I think funky math is also what so many people do when they try to cheer us up: "look - he might be gone, but the sky is pretty," "look - other people love you," "look - your life can be even better than before," "look - here is some delicious sweet thing, aren't you glad you are still alive to taste this?!" "look - you get to learn things most of us don't understand." Look - look at all these little things you have in exchange for what you had. The equation does not balance out, no matter how bad my math skills may be. Nothing will ever make up for this, nothing will ever make the scales balance right again. The best life in the world will not be a fair exchange. You can't compare things that way and come out anything other than angry. Well, I can't.

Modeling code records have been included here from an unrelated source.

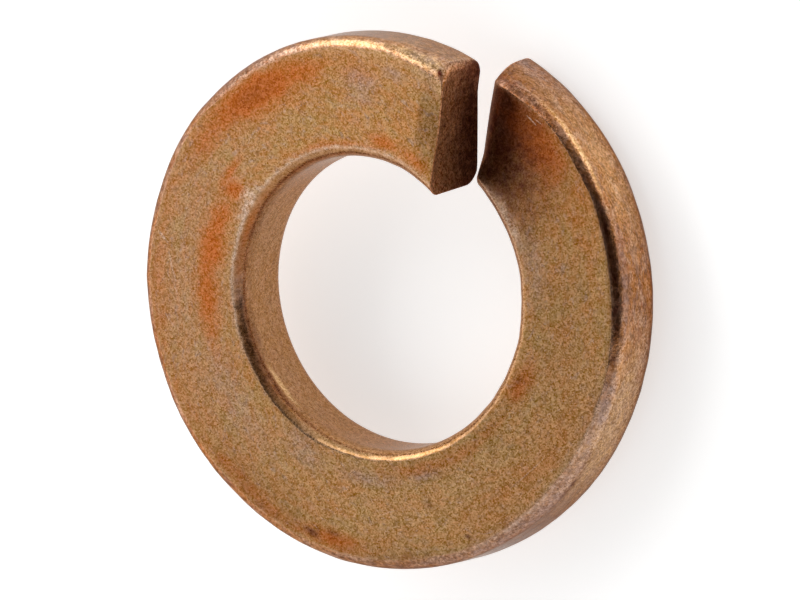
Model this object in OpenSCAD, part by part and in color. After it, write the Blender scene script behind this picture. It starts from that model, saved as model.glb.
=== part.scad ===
// Spring lock washer: one turn of keystone wire coiled on edge, sheared through
// on a skewed line, with the raised end standing above the seated end.
// Millimetres. +Z is the bore axis, z = 0 is the lowest point of the seated end.

/* [Bore and rim] */
// Diameter of the bore that the bolt passes through
bore_d = 8.08; // [7:0.02:10]
// Width of the wire from the bore to the rim
wire_w = 3.27; // [2.6:0.01:4]

/* [Keystone section] */
// Thickness of the wire beside the bore
bore_t = 2.24; // [1.8:0.02:3]
// Thickness of the wire beside the rim
rim_t = 1.98; // [1.6:0.02:2.6]
// Radius of the two upper corners
upper_r = 0.41; // [0.2:0.01:0.5]
// Radius of the two lower corners
lower_r = 0.54; // [0.2:0.01:0.65]
// Slope at which a corner leaves its face, along a crisp line
crisp_angle = 20; // [0:1:35]

/* [Coil] */
// Height of the raised end above the seated end
end_rise = 2.15; // [1.8:0.05:3]
// Where the cut crosses the middle of the wire, turned clockwise from +Y
cut_turn = 28; // [0:1:90]
// Skew of the cut from the radial line there
cut_skew = 21.8; // [6:0.2:28]
// Clear width of the cut at the bore
bore_gap = 0.02; // [0.02:0.01:0.3]
// Clear width of the cut at the rim
rim_gap = 0.16; // [0.02:0.01:0.5]

/* [Seated end] */
// Length of the roll-over that the shear left on top
seated_roll_len = 1.15; // [0.4:0.05:1.6]
// Its depth where the face meets the rim's corner
seated_roll_rim = 0.52; // [0.1:0.01:0.8]
// Its depth over the middle of the wire
seated_roll_mid = 0.4; // [0.1:0.01:0.8]
// Its depth beside the bore
seated_roll_bore = 0.05; // [0:0.01:0.6]
// Length over which its rim corner is drawn in
seated_draw_len = 2.4; // [0.8:0.1:3]
// How far the rim corner is drawn in towards the bore
seated_draw = 0.44; // [0:0.02:0.7]
// How far the foot of the rim is set back from the cut
seated_setback = 0.2; // [0:0.02:0.4]

/* [Raised end] */
// Length of the roll-over that the shear left underneath
raised_roll_len = 0.6; // [0.2:0.05:1.2]
// Its depth over the half of the wire beside the rim
raised_roll = 0.2; // [0:0.01:0.5]
// How far the half beside the bore is dragged down instead
raised_drag = 0.13; // [0:0.01:0.3]
// How far the foot of the bore is drawn out towards the rim
raised_draw = 0.08; // [0:0.02:0.3]

/* [Hidden] */
bore_r = bore_d / 2;
rim_r = bore_r + wire_w;
mid_r = (bore_r + rim_r) / 2;
// how much each face of the keystone falls back from bore to rim
face_fall = (bore_t - rim_t) / 2;
// the coil stands proud of both true walls by this much before they are cut
wall_skin = 0.02;
// each corner is an arc to this slope, then runs out along its tangent
corner_end = 80;
corner_steps = 4;
// places across each face between its two crisp lines
face_steps = 5;
// the middle of the cut: direction of its normal and distance from the axis
cut_dir = cut_skew - cut_turn;
cut_offset = mid_r * sin(cut_skew);
// how far out along the cut its line crosses the bore and the rim
cut_bore = sqrt(bore_r * bore_r - cut_offset * cut_offset);
cut_rim = sqrt(rim_r * rim_r - cut_offset * cut_offset);
// half the angle that the two end faces open by towards the rim
flare = atan((rim_gap - bore_gap) / 2 / (cut_rim - cut_bore));
// each end face's plane as [direction of its normal, distance from the axis]
raised_cut = [
    cut_dir + flare,
    (cut_offset - bore_gap / 2) * cos(flare) + cut_bore * sin(flare)
];
seated_cut = [
    cut_dir - flare,
    (cut_offset + bore_gap / 2) * cos(flare) - cut_bore * sin(flare)
];
// closely spaced rings beside each end, then even ones round the coil
end_span = 16;
end_rings = 9;
even_rings = 72;
end_spread = 1.5;
// an end's roll-over reaches no further round the coil than this
roll_reach = 90;
// 1 would end a roll-over in an upright edge
roll_round = 0.97;
// depth of each roll-over at places across the wire, 0 at the bore and 1 at the rim
seated_depths = [
    [0, seated_roll_bore],
    [0.25, seated_roll_mid],
    [0.67, seated_roll_mid],
    [0.92, seated_roll_rim],
    [1, 0.8 * seated_roll_rim]
];
raised_depths = [
    [0.15, -raised_drag],
    [0.4, 0],
    [0.75, raised_roll],
    [1, 0.25 * raised_roll]
];
// the draw-in starts gently: the power of its fall from the cut
draw_power = 1.2;
// the foot of the rim is drawn in by this share of what its top is
draw_share_below = 0.08;
overshoot = 1;
wall_facets = 180;

// Place on a corner's arc where it slopes at angle a.
function on_corner(wall_r, face_z, r, side, up, a) = [
    wall_r - side * r * (1 - sin(a)),
    face_z - up * r * (cos(crisp_angle) - cos(a))
];

// One corner of the section: its arc and its run-out, from face to wall.
function corner(wall_r, face_z, r, side, up) =
    let (
        step = (corner_end - crisp_angle) / corner_steps,
        last = on_corner(wall_r, face_z, r, side, up, corner_end),
        out = wall_r + side * wall_skin
    )
    [
        for (k = [0 : corner_steps])
            on_corner(wall_r, face_z, r, side, up, crisp_angle + k * step),
        [out, last[1] - up * abs(out - last[0]) * tan(corner_end)]
    ];

// A list in the opposite order.
function reversed(list) = [for (k = [len(list) - 1 : -1 : 0]) list[k]];

// Evenly spaced places on a face, between two points.
function face(a, b) =
    [for (k = [1 : face_steps]) a + (b - a) * k / (face_steps + 1)];

// Closed section as [radius, height, 1 on the upper face or 0 on the lower].
function tagged(points, upper) = [for (p = points) [p[0], p[1], upper]];
rim_top = corner(rim_r, bore_t - face_fall, upper_r, 1, 1);
rim_foot = reversed(corner(rim_r, face_fall, lower_r, 1, -1));
bore_foot = corner(bore_r, 0, lower_r, -1, -1);
bore_top = reversed(corner(bore_r, bore_t, upper_r, -1, 1));
section = concat(
    tagged(rim_top, 1),
    tagged(rim_foot, 0),
    tagged(face(rim_foot[len(rim_foot) - 1], bore_foot[0]), 0),
    tagged(bore_foot, 0),
    tagged(bore_top, 1),
    tagged(face(bore_top[len(bore_top) - 1], rim_top[0]), 1)
);
section_count = len(section);

// Angle at which radius r meets an end face's plane.
function cut_angle(r, plane) = plane[0] + acos(plane[1] / r);

// Distance of a point at radius r and this angle in front of a plane.
function beyond(r, angle, plane) = r * cos(angle - plane[0]) - plane[1];

// Turn of each ring from the raised end, in degrees.
full_turn = 360 + cut_angle(bore_r, seated_cut) - cut_angle(bore_r, raised_cut);
end_turns = [for (k = [0 : end_rings]) end_span * pow(k / end_rings, end_spread)];
ring_turns = concat(
    end_turns,
    [for (k = [1 : even_rings - 1])
        end_span + (full_turn - 2 * end_span) * k / even_rings],
    [for (k = [end_rings : -1 : 0]) full_turn - end_turns[k]]
);
ring_count = len(ring_turns);

// The lowest line of the coil, and its turn when it reaches the seated end.
foot_r = bore_r + lower_r * (1 - sin(crisp_angle));
foot_turn = 360 + cut_angle(foot_r, seated_cut) - cut_angle(bore_r, raised_cut);

// Height of the coil at a turn from the raised end's bore corner.
function coil_z(turn) = end_rise * (foot_turn - turn) / full_turn;

// Share of a roll-over's full depth at a distance from its cut, from 1 to 0.
function roll(distance, len) =
    let (k = min(1, max(0, 1 - distance / len)))
    1 - sqrt(1 - roll_round * k * k);

// Place across the wire: 0 at the bore and 1 at the rim.
function across(r) = min(1, max(0, (r - bore_r) / wire_w));

// Share of a corner's full draw at a distance from its cut.
function draw(distance, len) = pow(min(1, max(0, 1 - distance / len)), draw_power);

// How far back from the seated cut a section point ends.
function setback(p) =
    (1 - p[2]) * seated_setback * max(0, 2 * across(p[0]) - 1);

// One point of the coil: section point p on the ring at this turn.
function coil_point(p, turn) =
    let (
        start = cut_angle(p[0], raised_cut),
        stop = 360 + cut_angle(p[0], seated_cut + [0, setback(p)]),
        angle = start + (stop - start) * turn / full_turn,
        w = across(p[0]),
        near_seated = turn > full_turn - roll_reach,
        near_raised = turn < roll_reach && p[2] == 0,
        seated = beyond(p[0], angle, seated_cut),
        raised = -beyond(p[0], angle, raised_cut),
        sunk = near_seated && p[2] == 1
            ? roll(seated, seated_roll_len) * lookup(w, seated_depths)
            : 0,
        lifted = near_raised
            ? roll(raised, raised_roll_len) * lookup(w, raised_depths)
            : 0,
        z = p[1] + coil_z(angle - cut_angle(bore_r, raised_cut)) - sunk + lifted,
        share = p[2] == 1 ? max(0, 2 * w - 1) : draw_share_below * max(0, 8 * w - 7),
        drawn_in = near_seated
            ? draw(seated, seated_draw_len) * share * seated_draw
            : 0,
        drawn_out = near_raised
            ? draw(raised, raised_roll_len) * max(0, 1 - 4 * w) * raised_draw
            : 0
    )
    [p[0] * cos(angle), p[0] * sin(angle), z]
        - drawn_in * [-sin(seated_cut[0]), cos(seated_cut[0]), 0]
        + drawn_out * [-sin(raised_cut[0]), cos(raised_cut[0]), 0];

// Mean of a list of points: the middle of an end face, on its cut plane.
function mean_point(points) = [
    for (axis = [0 : 2])
        [for (p = points) p[axis]] * [for (p = points) 1 / len(points)]
];

// The outline of the end face at a turn.
function end_outline(turn) = [for (p = section) coil_point(p, turn)];

// The coiled wire, still proud of the bore and the rim.
module coil() {
    points = concat(
        [for (turn = ring_turns, p = section) coil_point(p, turn)],
        [mean_point(end_outline(0)), mean_point(end_outline(full_turn))]
    );
    first_cap = ring_count * section_count;
    sides = [
        for (ring = [0 : ring_count - 2], k = [0 : section_count - 1])
            let (
                next = (k + 1) % section_count,
                a = ring * section_count + k,
                b = ring * section_count + next,
                c = a + section_count,
                d = b + section_count
            )
            each [[a, d, b], [a, c, d]]
    ];
    last = (ring_count - 1) * section_count;
    caps = [
        for (k = [0 : section_count - 1])
            let (next = (k + 1) % section_count)
            each [
                [first_cap, k, next],
                [first_cap + 1, last + next, last + k]
            ]
    ];
    polyhedron(points = points, faces = concat(sides, caps), convexity = 6);
}

// Solid round bar on the washer's axis, longer than the coil is high.
module axis_bar(r) {
    translate([0, 0, -overshoot])
        cylinder(r = r, h = end_rise + bore_t + 2 * overshoot, $fn = wall_facets);
}

// The whole washer: the coil trimmed to its true rim and its true bore.
module spring_washer() {
    color("darkgoldenrod")
        difference() {
            intersection() {
                coil();
                axis_bar(rim_r);
            }
            axis_bar(bore_r);
        }
}

spring_washer();
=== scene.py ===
"""Dresses the spring lock washer: one coil of keystone bronze wire, sheared through.

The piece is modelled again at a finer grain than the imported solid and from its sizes,
except that the cut is a little narrower and the seated end's roll-over a little shallower.
Sizes are millimetres here, turned into metres when a mesh is made. Angles run round the
bore axis from the raised end to the seated end, so the coil falls as its turn grows.
"""

import logging
import math
from dataclasses import dataclass, field
from enum import Enum, IntEnum
from typing import Dict, Optional, Tuple, Union

import bpy
import numpy as np
from mathutils import Matrix, Vector

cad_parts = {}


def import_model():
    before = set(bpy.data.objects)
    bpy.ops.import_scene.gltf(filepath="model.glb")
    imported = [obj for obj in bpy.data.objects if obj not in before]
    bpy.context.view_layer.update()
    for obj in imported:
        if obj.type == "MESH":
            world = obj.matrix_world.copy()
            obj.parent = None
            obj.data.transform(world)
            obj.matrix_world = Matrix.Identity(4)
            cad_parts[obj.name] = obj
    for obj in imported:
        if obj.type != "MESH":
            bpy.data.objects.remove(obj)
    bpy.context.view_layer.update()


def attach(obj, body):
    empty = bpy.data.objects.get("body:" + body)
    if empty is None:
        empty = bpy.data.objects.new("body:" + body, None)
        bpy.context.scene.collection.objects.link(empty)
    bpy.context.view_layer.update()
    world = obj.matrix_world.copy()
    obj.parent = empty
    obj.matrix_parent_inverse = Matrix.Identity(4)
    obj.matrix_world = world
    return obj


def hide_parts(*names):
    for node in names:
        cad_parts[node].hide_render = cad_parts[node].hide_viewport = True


LOG = logging.getLogger("spring_washer")
MM = 0.001
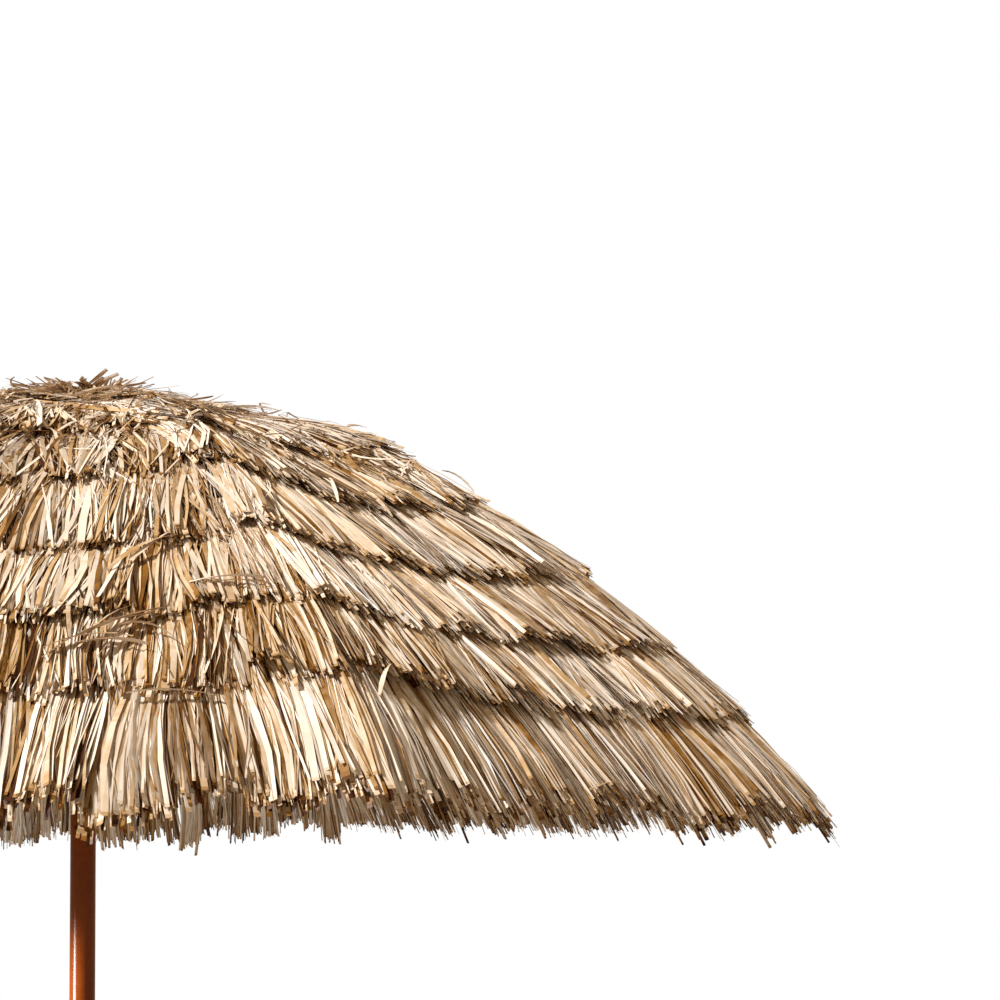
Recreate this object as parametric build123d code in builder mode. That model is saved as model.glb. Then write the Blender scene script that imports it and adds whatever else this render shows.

I keep thinking about what michele wrote a couple of weeks ago on Widow's Voice -

I don't think of the differing ways I have filled in this loaded sentence to be a balance sheet. There is no way to measure out in even amounts what I lost and what I have gained. I didn't have a choice about my life circumstance. All I can do is make the most of what lies ahead, in honor of the potential that exists with each day that I draw breath. ... Not in exchange, but in addition.

That last line has helped me so much. Nothing that happens in this life, however long it is, will ever be greater than (>) my life before; my life before will not be less than (<). Nothing will ever make things equal (=). Nothing will subtract (-) from how awesome our life was. I don't know that there is or is not an absolute zero, because my math skills don't extend that far. But there is nothing to make this a fair exchange.

Everything that happens now simply sits beside me. Everything from that day on is and. Everything is in addition.